Pynchon’s sense of humor may be his strongest asset. But his humor is at times juvenile, and sticks out in works that treat such serious themes. Pynchon may trivialize his own points by using his trademark character names, or by being too playful. In a novel with such throwaway characters as the Marquis de Sod, or Count Drugula, or bizarre ones as Hector, are we as readers supposed to be afraid of the repression that Pynchon chronicles? Perhaps the humor is a needed sugar for the pill of his serious themes. I think Pynchon cannot help himself, and such playfulness, such black comedy, even in the face of what he sees to be a fascist state in America, is his response to such an implacable force as fascism.

It is absurd, and so it is funny, even if it is real. It’s not all real either. One very unlikely coincidence is that Zoyd and D.L. both know Takeshi, who moreover closely resembles Brock Vond, a somehow Japanese Robert Redford look-alike. DL and Takeshi, the karmic adjustors, are the happy counterparts to Frenesi and Brock. We are often are aware of Pynchon's characters as artifices, even when he writes strong ones, even when the dialog rings true. The magical realism surrounding the Kunoichi and the Thanatoids also functions outside the realist mode.

Structurally, Vineland's unnamed or numbered chapters generally offer scenes, followed by even more background information about the characters. Here he often works in background characters for a few paragraphs at a time, who often show Pynchon's knowledge of some specialized area, and are good for a laugh.

Although the many flashbacks are seamless, the story’s continuous movement to new things, usually into the past, diminishes Vineland’s impact. So the dramatic tension doesn't build. We somehow lose track of the fact that Brock Vond is hunting everyone down; he somehow doesn't seem to matter and so is trivialized. The same is true of DL and Takeshi’s pursuers. So the novel ends on a note of release, with Brock Vond easily dispatched, and the early Reagan chapter of The Repression ending, just as earlier the Nixonian Repression ended.

Vineland as a whole is warning about the growing police state, so the "happy ending,” is somewhat surprising. A main theme in Vineland is domestic repression throughout the 20th century. Vineland focuses on characters from the Sixties, who in the Eighties experience this in different forms. Pynchon gives us background information on the repression even from the Thirties and Forties.

Perhaps a weakness of Vineland is its "happy" ending. Things turn out about as well as they can for the "good" characters. Brock Vond, poised to descend on Vineland, is yanked from the sky deus ex machine, saving everyone because his federal funding is cut off. It is as if Pynchon was afraid to go for the jugular, after all his many hints, asides, and innuendoes.

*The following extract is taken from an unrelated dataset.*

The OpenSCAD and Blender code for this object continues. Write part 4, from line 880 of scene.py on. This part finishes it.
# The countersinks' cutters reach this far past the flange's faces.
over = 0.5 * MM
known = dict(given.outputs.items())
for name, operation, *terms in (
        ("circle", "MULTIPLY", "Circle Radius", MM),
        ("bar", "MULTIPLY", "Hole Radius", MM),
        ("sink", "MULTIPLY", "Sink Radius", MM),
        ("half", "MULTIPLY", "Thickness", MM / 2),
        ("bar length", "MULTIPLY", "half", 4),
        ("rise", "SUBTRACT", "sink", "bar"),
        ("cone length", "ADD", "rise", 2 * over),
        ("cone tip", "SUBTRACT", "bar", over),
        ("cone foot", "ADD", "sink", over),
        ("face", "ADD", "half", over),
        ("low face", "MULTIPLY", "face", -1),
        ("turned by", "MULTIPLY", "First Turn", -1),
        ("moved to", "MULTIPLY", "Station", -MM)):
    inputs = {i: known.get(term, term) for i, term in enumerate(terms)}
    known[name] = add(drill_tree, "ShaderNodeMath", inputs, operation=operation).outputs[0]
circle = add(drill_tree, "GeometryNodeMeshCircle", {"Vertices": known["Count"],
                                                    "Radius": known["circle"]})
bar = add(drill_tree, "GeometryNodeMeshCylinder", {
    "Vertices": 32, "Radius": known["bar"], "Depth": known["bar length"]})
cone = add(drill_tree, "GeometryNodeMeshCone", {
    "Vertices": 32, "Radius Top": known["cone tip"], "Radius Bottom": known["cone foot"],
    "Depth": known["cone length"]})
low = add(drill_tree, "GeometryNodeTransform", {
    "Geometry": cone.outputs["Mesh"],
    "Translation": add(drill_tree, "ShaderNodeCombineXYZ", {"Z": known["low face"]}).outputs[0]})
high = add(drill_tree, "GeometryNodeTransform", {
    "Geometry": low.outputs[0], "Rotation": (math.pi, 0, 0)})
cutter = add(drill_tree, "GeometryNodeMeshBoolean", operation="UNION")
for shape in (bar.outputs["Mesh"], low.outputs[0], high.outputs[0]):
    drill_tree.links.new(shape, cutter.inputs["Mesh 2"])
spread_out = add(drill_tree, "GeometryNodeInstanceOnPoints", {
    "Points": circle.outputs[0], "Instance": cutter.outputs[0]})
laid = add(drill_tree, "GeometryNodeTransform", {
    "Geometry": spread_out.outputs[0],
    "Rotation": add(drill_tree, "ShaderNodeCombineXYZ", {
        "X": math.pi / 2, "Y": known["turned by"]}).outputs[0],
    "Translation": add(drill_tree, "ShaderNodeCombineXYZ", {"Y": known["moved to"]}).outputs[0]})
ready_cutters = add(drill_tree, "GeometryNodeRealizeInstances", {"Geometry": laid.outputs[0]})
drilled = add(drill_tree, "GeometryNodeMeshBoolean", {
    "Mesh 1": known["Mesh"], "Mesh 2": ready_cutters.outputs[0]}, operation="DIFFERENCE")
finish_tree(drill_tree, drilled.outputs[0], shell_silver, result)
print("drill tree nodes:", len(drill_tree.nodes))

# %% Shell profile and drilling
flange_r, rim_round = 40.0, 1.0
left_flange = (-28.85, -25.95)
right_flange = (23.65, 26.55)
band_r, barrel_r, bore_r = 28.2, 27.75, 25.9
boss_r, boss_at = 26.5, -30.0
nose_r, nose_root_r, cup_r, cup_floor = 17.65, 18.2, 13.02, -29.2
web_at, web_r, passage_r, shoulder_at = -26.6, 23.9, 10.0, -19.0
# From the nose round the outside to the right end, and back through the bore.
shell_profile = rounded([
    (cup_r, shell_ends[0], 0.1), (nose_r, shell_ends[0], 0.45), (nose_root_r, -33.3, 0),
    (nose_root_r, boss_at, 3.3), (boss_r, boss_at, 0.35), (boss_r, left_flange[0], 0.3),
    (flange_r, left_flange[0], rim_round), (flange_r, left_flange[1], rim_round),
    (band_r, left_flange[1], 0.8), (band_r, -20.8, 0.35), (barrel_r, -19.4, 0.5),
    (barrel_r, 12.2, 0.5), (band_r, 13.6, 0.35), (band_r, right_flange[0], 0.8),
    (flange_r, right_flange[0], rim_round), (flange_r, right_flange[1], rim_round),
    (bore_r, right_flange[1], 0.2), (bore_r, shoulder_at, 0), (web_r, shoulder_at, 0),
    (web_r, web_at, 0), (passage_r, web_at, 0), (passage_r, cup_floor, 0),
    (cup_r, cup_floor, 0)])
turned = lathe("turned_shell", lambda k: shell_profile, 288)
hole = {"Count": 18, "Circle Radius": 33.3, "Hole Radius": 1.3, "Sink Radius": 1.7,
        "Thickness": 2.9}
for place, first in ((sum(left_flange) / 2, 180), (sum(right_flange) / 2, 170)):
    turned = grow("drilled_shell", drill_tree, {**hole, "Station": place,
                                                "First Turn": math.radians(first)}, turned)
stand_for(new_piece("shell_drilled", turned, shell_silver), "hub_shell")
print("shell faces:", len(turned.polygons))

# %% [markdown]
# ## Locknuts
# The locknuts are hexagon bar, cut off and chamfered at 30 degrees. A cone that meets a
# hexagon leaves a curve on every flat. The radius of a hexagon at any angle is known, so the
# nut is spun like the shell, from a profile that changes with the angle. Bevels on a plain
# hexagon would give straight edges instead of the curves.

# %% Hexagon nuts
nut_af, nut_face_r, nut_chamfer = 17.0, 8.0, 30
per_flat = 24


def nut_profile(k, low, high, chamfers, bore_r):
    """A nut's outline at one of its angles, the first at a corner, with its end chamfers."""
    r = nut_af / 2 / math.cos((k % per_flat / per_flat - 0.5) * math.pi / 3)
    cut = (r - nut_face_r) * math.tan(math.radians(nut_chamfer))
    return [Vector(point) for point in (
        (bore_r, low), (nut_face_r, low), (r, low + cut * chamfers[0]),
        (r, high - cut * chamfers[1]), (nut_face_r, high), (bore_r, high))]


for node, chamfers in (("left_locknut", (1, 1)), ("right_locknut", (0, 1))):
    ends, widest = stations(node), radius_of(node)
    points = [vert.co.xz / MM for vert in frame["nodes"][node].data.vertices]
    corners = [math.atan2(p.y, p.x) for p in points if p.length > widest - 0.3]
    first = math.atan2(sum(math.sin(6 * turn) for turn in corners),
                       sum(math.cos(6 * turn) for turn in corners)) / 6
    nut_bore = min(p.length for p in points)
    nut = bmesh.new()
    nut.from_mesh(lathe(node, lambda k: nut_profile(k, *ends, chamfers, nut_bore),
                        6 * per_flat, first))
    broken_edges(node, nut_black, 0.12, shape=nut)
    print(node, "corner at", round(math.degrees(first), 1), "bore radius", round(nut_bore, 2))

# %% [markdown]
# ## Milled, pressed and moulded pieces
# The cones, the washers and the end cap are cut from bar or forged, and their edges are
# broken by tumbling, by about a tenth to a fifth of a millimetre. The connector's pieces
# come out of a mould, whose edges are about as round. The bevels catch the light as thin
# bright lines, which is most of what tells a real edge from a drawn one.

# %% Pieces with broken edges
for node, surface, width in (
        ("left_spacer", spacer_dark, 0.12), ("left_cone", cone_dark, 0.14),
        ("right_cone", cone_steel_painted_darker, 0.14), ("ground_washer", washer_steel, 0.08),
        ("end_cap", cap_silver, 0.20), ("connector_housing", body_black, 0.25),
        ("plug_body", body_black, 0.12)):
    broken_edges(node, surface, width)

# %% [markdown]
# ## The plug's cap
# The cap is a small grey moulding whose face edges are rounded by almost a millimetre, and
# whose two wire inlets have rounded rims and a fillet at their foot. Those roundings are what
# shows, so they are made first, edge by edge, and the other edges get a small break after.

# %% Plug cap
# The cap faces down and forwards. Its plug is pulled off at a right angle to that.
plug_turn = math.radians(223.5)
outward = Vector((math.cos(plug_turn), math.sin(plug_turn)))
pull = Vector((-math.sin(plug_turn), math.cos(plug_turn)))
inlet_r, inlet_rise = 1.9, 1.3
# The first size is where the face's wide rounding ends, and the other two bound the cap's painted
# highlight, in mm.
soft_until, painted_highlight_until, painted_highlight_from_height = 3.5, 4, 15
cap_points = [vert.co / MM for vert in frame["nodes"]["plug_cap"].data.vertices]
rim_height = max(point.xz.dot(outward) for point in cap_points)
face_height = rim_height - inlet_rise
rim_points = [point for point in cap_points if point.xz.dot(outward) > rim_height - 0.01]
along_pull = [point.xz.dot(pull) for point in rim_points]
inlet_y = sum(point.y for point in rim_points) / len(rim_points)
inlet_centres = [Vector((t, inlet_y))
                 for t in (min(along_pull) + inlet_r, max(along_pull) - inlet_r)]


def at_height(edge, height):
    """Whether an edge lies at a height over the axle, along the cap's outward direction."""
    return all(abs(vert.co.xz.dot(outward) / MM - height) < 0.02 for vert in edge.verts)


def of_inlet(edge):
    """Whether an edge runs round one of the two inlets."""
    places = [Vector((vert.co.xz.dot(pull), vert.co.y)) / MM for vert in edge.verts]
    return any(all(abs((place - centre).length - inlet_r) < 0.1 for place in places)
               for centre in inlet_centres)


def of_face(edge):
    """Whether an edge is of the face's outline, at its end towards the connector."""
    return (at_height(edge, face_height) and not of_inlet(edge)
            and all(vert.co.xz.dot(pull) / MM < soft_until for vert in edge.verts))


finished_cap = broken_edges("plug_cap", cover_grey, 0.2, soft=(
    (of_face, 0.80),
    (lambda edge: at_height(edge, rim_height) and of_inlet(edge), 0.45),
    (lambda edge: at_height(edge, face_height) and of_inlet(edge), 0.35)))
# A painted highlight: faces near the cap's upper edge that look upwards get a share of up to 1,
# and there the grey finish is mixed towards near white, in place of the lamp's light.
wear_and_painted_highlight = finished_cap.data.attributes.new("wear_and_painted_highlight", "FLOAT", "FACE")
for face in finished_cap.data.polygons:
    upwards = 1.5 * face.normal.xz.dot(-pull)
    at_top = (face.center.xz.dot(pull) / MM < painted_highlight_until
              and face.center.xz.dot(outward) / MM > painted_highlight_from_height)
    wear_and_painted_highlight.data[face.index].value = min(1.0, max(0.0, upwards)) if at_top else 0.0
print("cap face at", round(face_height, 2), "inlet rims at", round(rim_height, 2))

Instead of anyone going to jail, in the closing scene of the family picnic, Prairie joins three generations of leftists from Frenesi's side. These are the good guys.

And other grandfolks could be heard arguing the perennial question of whether the United States still lingered in a prefascist twilight, or whether that darkness had fallen long stupefied years ago, and the light they thought they saw was coming only from millions of Tubes all showing the same bright-colored shadows. One by one, as other voices joined in, the names began — some shouted, some accompanied by spit, the old reliable names good for hours of contention, stomach distress, and insomnia  — Hitler, Roosevelt, Kennedy, Nixon, Hoover, Mafia, CIA, Reagan, Kissinger, that collection of names and their tragic interweaving that stood not constellated above in any nightwide remoteness of light, but below, diminished to the last unfaceable American secret, to be pressed, each time deeper, again and again beneath the meanest of random  soles, one blackly fermenting leaf on the forest floor that nobody wanted to turn over, because of that lived, virulent, waiting, just beneath. (372)

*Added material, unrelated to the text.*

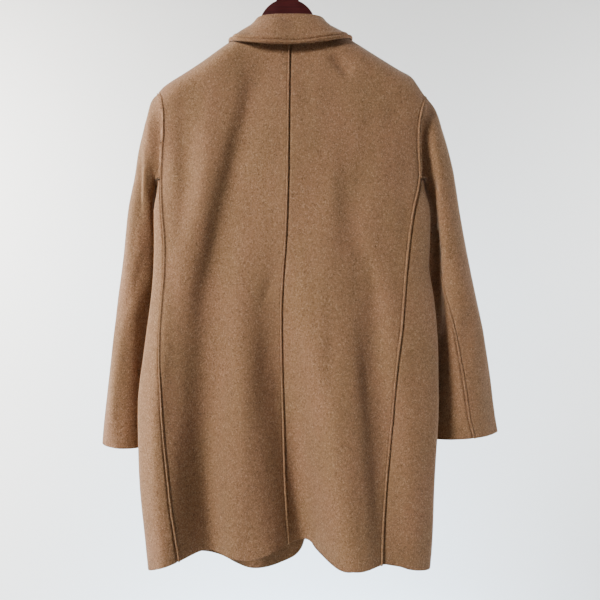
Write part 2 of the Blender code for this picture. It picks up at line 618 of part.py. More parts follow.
def collar_profile(along, side):
    """Outer points of the collar from the stand's seam over the roll to the free edge."""
    sign = 1 if side == "left" else -1
    seam = neckline_point(along, side)
    to_neck = Vector((NECK_X - seam.x, RIDGE_Y - seam.y, 0)).normalized()
    seam += to_neck * CLOTH + Vector((0, 0, STAND_LIFT))
    roll_x, roll_y, roll_z = [column(COLLAR, "along", f"roll_{axis}", along) for axis in "xyz"]
    roll = Vector((NECK_X + sign * roll_x, roll_y, roll_z))
    edge_x, edge_y, edge_z = [column(COLLAR, "along", f"edge_{axis}", along) for axis in "xyz"]
    edge = Vector((NECK_X + sign * edge_x, edge_y, edge_z))
    if side == "right":
        edge.z += COLLAR_TILT * edge_x
    outward = Vector((edge.x - roll.x, edge.y - roll.y, 0))
    if outward.length < 1e-6:
        outward = Vector((0, 1, 0))
    outward.normalize()
    inside = roll - outward * ROLL_RADIUS * 2 - Vector((0, 0, ROLL_RADIUS))
    # The stand's visible side faces the neck, so the walk starts there and turns outwards.
    stand = [seam + (inside - seam) * share for share in (0.0, 0.35, 0.7)]
    centre = roll - outward * ROLL_RADIUS - Vector((0, 0, ROLL_RADIUS))
    bend = [centre - outward * ROLL_RADIUS * math.cos(math.radians(angle))
            + Vector((0, 0, ROLL_RADIUS)) * math.sin(math.radians(angle))
            for angle in (0, 45, 90, 135)]
    start = centre + outward * ROLL_RADIUS
    over_shoulder = math.exp(-((along - 0.52) / 0.13) ** 2)
    fall = []
    for share in (0.0, 0.2, 0.4, 0.6, 0.8, 0.91, 0.95, 1.0):
        point = start + (edge - start) * share
        belly = math.sin(math.pi * share)
        fall.append(point + outward * FALL_BELLY * belly
                    + Vector((0, 0, FALL_ARCH[side] * belly * over_shoulder)))
    return stand + bend + fall


def collar(material):
    """Stand and fall in one folded wall, round the neck from front end to front end."""
    outer = []
    for step in range(-COLLAR_STEPS, COLLAR_STEPS + 1):
        side = "left" if step >= 0 else "right"
        outer.append(collar_profile(abs(step) / COLLAR_STEPS, side))
    rows, columns = len(outer), len(outer[0])
    inner = []
    for row in range(rows):
        line = []
        for place in range(columns):
            ahead = outer[row][min(place + 1, columns - 1)] - outer[row][max(place - 1, 0)]
            along = outer[min(row + 1, rows - 1)][place] - outer[max(row - 1, 0)][place]
            line.append(outer[row][place] + along.cross(ahead).normalized() * CLOTH)
        inner.append(line)
    edge = columns - 3
    raised = [[point.copy() for point in line] for line in outer]
    for row in range(rows):
        for place in (edge, edge + 1):
            raised[row][place] -= (inner[row][place] - outer[row][place]).normalized() * RISE * 0.7
    wall("collar", raised, inner, material)


def button(index, z, material):
    """Disc that lies on the left front, on the line of buttons beside its edge."""
    x = column(CENTRE_FRONT, "z", "x", z) + BUTTON_INSET
    turns = [math.tau * step / 12 for step in range(12)]
    low_y = min(face_point("front", x + BUTTON_RADIUS * math.cos(turn),
                           z + BUTTON_RADIUS * math.sin(turn)).y for turn in turns)
    low_y = min(low_y, face_point("front", x, z).y)
    model = bmesh.new()
    bmesh.ops.create_cone(model, cap_ends=True, segments=20, radius1=BUTTON_RADIUS,
                          radius2=BUTTON_RADIUS, depth=BUTTON_THICKNESS,
                          matrix=Matrix.Rotation(math.radians(90), 4, "X"))
    mesh = bpy.data.meshes.new(f"button_{index}")
    model.to_mesh(mesh)
    model.free()
    item = link(f"button_{index}", mesh, material)
    item.location = (x, low_y - SEAM_GAP - BUTTON_THICKNESS / 2, z)
    rim = item.modifiers.new("rim", "BEVEL")
    rim.width = 0.001
    rim.segments = 2
    rim.limit_method = "ANGLE"


def hanger_top(x):
    """Top line of the hanger: the crest, the dome beside it, then the arm under the shoulder."""
    reach = abs(x)
    if reach <= CREST_HALF:
        return CREST_TOP_Z
    arm = column(SHOULDER, "x", "z", x) - ARM_UNDER_RIDGE
    arm -= NECK_DIP * (1 - soft_step((reach - 0.070) / 0.030))
    if reach < DOME_RADIUS:
        return max(DOME_CENTRE_Z + math.sqrt(DOME_RADIUS ** 2 - reach ** 2), arm)
    return arm


def hanger_body(material):
    """Shaped wooden hanger, lofted through upright sections from end to end."""
    half = (0.0, 0.010, CREST_HALF, CREST_HALF + 0.0008, 0.027, 0.034, 0.040, 0.045, 0.048,
            0.0495, DOME_RADIUS, 0.065, 0.080, 0.100, 0.125, 0.150, 0.175, 0.195, 0.203, HANGER_END)
    stations = [-reach for reach in half[:0:-1]] + list(half)
    edge = 0.0025
    model = bmesh.new()
    rings = []
    for x in stations:
        share = abs(x) / HANGER_END
        depth = ARM_DEPTH_CENTRE + (ARM_DEPTH_END - ARM_DEPTH_CENTRE) * share
        top = hanger_top(x)
        arm = column(SHOULDER, "x", "z", x) - ARM_UNDER_RIDGE
        bottom = arm - depth
        thick = HANGER_HALF_THICKNESS
        end_round = soft_step((share - 0.93) / 0.07) * 0.006
        top, bottom, thick = top - end_round, bottom + end_round, thick - end_round / 2
        corners = ((thick, bottom + edge), (thick, top - edge), (thick - edge, top),
                   (edge - thick, top), (-thick, top - edge), (-thick, bottom + edge),
                   (edge - thick, bottom), (thick - edge, bottom))
        rings.append([model.verts.new((x, y, z)) for y, z in corners])
    count = len(rings[0])
    for ring, after in zip(rings, rings[1:]):
        for place in range(count):
            following = (place + 1) % count
            model.faces.new((ring[place], ring[following], after[following], after[place]))
    model.faces.new(rings[0])
    model.faces.new(rings[-1])
    bmesh.ops.recalc_face_normals(model, faces=model.faces)
    mesh = bpy.data.meshes.new("hanger_body")
    model.to_mesh(mesh)
    model.free()
    link("hanger_body", mesh, material)


def hook_path():
    """Middle of the wire: up the shank, out to one side, and round over the top."""
    centre_z = -(HOOK_RADIUS - WIRE)
    foot = CREST_TOP_Z + FERRULE_HEIGHT + 2 * SEAM_GAP
    points = [Vector((0, 0, foot)), Vector((0, 0, foot + 0.008)), Vector((0, 0, foot + 0.016)),
              Vector((0.0015, 0, foot + 0.023)), Vector((0.0055, 0, foot + 0.0300)),
              Vector((0.0105, 0, foot + 0.0370))]
    for degrees in range(-40, 206, 15):
        turn = math.radians(degrees)
        points.append(Vector((HOOK_RADIUS * math.cos(turn), 0,
                              centre_z + HOOK_RADIUS * math.sin(turn))))
    return points


def hanger_hook(material):
    curve = bpy.data.curves.new("hanger_hook", "CURVE")
    curve.dimensions = "3D"
    curve.bevel_depth = WIRE
    curve.bevel_resolution = 3
    curve.use_fill_caps = True
    points = hook_path()
    spline = curve.splines.new("POLY")
    spline.points.add(len(points) - 1)
    for control, point in zip(spline.points, points):
        control.co = (*point, 1.0)
    curve.materials.append(material)
    item = bpy.data.objects.new("hanger_hook", curve)
    bpy.context.scene.collection.objects.link(item)


def ferrule(material):
    """Short metal collar on the crest, where the wire goes into the wood."""
    model = bmesh.new()
    bmesh.ops.create_cone(model, cap_ends=True, segments=24, radius1=FERRULE_RADIUS,
                          radius2=FERRULE_RADIUS * 0.7, depth=FERRULE_HEIGHT)
    mesh = bpy.data.meshes.new("hanger_ferrule")
    model.to_mesh(mesh)
    model.free()
    item = link("hanger_ferrule", mesh, material)
    item.location = (0, 0, CREST_TOP_Z + SEAM_GAP + FERRULE_HEIGHT / 2)


def main():
    clear_scene()
    wool = make_material("wool", (0.30, 0.175, 0.095), 0.95)
    horn = make_material("horn", (0.10, 0.055, 0.030), 0.35)
    wood = make_material("lacquered_wood", (0.055, 0.012, 0.012), 0.30)
    steel = make_material("steel", (0.62, 0.62, 0.62), 0.25, metallic=1.0)
    for side in ("left", "right"):
        back = body_panel("back", side, wool)
        front = body_panel("front", side, wool)
        under = side_panel(side, wool)
        sleeve(side, armhole(side, back, front, under), wool)
    collar(wool)
    for index, height in enumerate(BUTTON_HEIGHTS, start=1):
        button(index, height, horn)
    hanger_body(wood)
    ferrule(steel)
    hanger_hook(steel)


main()
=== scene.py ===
"""Looks of a camel wool topcoat hanging on a wooden hanger, laid out as a Blender add-on.

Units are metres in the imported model's frame: +Z is up, the coat's back faces +Y and its left
sleeve is on +X. The origin is the inner top of the hook. The cloth pieces are fine shells on the
forms of the solids that they stand for, with the lapped seams, creases, stitches and nap that the
solids leave out.
"""

import math
from collections import namedtuple

import bmesh
import bpy
import numpy as np
from bpy.props import FloatProperty, FloatVectorProperty, PointerProperty
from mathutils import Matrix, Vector


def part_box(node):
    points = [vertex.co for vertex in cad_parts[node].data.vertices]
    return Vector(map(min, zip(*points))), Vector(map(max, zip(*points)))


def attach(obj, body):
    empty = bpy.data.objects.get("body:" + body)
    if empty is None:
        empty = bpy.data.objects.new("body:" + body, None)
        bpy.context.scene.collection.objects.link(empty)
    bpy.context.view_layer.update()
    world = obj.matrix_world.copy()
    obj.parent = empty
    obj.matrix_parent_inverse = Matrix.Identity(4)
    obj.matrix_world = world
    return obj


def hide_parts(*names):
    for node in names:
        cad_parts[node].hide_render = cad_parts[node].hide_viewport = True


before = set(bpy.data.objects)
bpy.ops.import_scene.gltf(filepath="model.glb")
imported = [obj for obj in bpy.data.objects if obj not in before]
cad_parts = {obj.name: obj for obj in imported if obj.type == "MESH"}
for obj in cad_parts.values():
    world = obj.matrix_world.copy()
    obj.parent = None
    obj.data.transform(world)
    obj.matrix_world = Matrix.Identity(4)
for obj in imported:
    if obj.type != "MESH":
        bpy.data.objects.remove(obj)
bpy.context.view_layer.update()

bl_info = {
    "name": "Hanging topcoat",
    "version": (1, 0, 0),
    "blender": (4, 5, 0),
    "location": "3D View > Sidebar > Topcoat",
    "description": "Cuts, sews and finishes a wool topcoat on its hanger",
    "category": "Add Mesh",
}

# ---------------------------------------------------------------- sizes of the pattern

SIDE_POWER = 2.8          # how square the body's sections are: 2 is an ellipse
SHOULDER_DROP = 0.050     # height over which the cloth turns down from the shoulder ridge
SHOULDER_TURN = 0.9 * SHOULDER_DROP    # part of it that the close rows over the shoulder cover
RIDGE_GAP = 0.00015       # from the shoulder seams' plane to the cloth on either side
RIDGE_Y = -0.004          # the shoulder seams lie in this plane
UNDERARM_Z = -0.4155
YOKE_MIDDLE_Z = -0.200
HEM_MIDDLE_Z = -1.060
NECK_X = -0.005
NECK_HALF = 0.082
NECK_BACK_Z = -0.170
NECK_FRONT_Z = -0.236
FRONT_EDGE_GAP = 0.0030
PANEL_TOP_Z = -0.16
PANEL_FOOT_Z = -1.10
HEM_FOLD = np.array((0.0022, 0.0006, 0.0))    # heights of the close rows at a hem, over its edge
LAP_EDGE_THICKNESS = 0.0011
LAP_EDGE = 0.0002         # columns nearer a lapped edge than this have that thickness
SIDE_TUCK_SHARE = 0.025   # part of a side panel's turn that its tucked edges take
ARMHOLE_GAP = 0.0008      # from the panels' armhole edge to the sleeve
UNDERARM_GAP = 0.0003     # from the side panel's top to the sleeve
TOP_PASSES = 24           # settles a leaning column's top on the shoulder ridge or neckline

# Rows and columns of the fine shells.
TURN_ROWS = 12
YOKE_ROWS = 34
BODY_ROWS = 120
FACE_COLUMNS = 48
SIDE_COLUMNS = 26
SLEEVE_COLUMNS = 56
SLEEVE_ROW = 0.0055       # about the distance between a sleeve's even rows
SLEEVE_FIRST_ROW = 0.008  # from the armhole to the first of them
SLEEVE_LAST_ROW = 0.004   # from the last of them to the cuff
CUFF_ROWS = np.array((0.0020, 0.0005, 0.0))    # from the close rows at the cuff to its edge
ARMHOLE_TURN_POINTS = 24
ARMHOLE_POINTS = 60
COLLAR_STEPS = 66
NO_EDGE = 0.05            # distance given to columns that no edge is near
LAP_FADE_ROWS = 12.0      # rows over which the armhole's lap fades in from the shoulder
EDGE_FADE_ROWS = 3.0      # the same for a panel's other edge
STITCH_ROWS = slice(14, -6)            # rows of a body panel that a lapped seam's stitches run along
EDGE_STITCH_ROWS = slice(10, -3)       # the same for a free edge's stitches
RIPPLE_SEEDS = {"back": 11, "front": 12, "side": 21, "left": 31, "right": 32, "collar": 41}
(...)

It is perhaps Pynchon's encyclopedic erudition that wows his readers most of all. We know Pynchon served in the navy, and wrote technical manuals for Boeing, and his technical erudition is one his main pillars of credibility. Pynchon describes objects through the characters that use them or make them, so he brings them alive with ample detail. We are aware of the technique especially through his naming, his knowledge of proper nouns. To cover so much ground, Pynchon writes somewhat elliptically. His writing can be so dense that the main lines of the story can be hard to follow. This has made his work inaccessible to many readers.

A close reading of Vineland reveals Pynchon’s concerns about the state of American liberties even during the late 1980s, when he must have been completing Vineland. The erosion of these liberties has only quickened since then, in the wake of anti-terrorist legislation passed after the 1995 Oklahoma City bombing, or the 2001 attacks on the World Trade Center.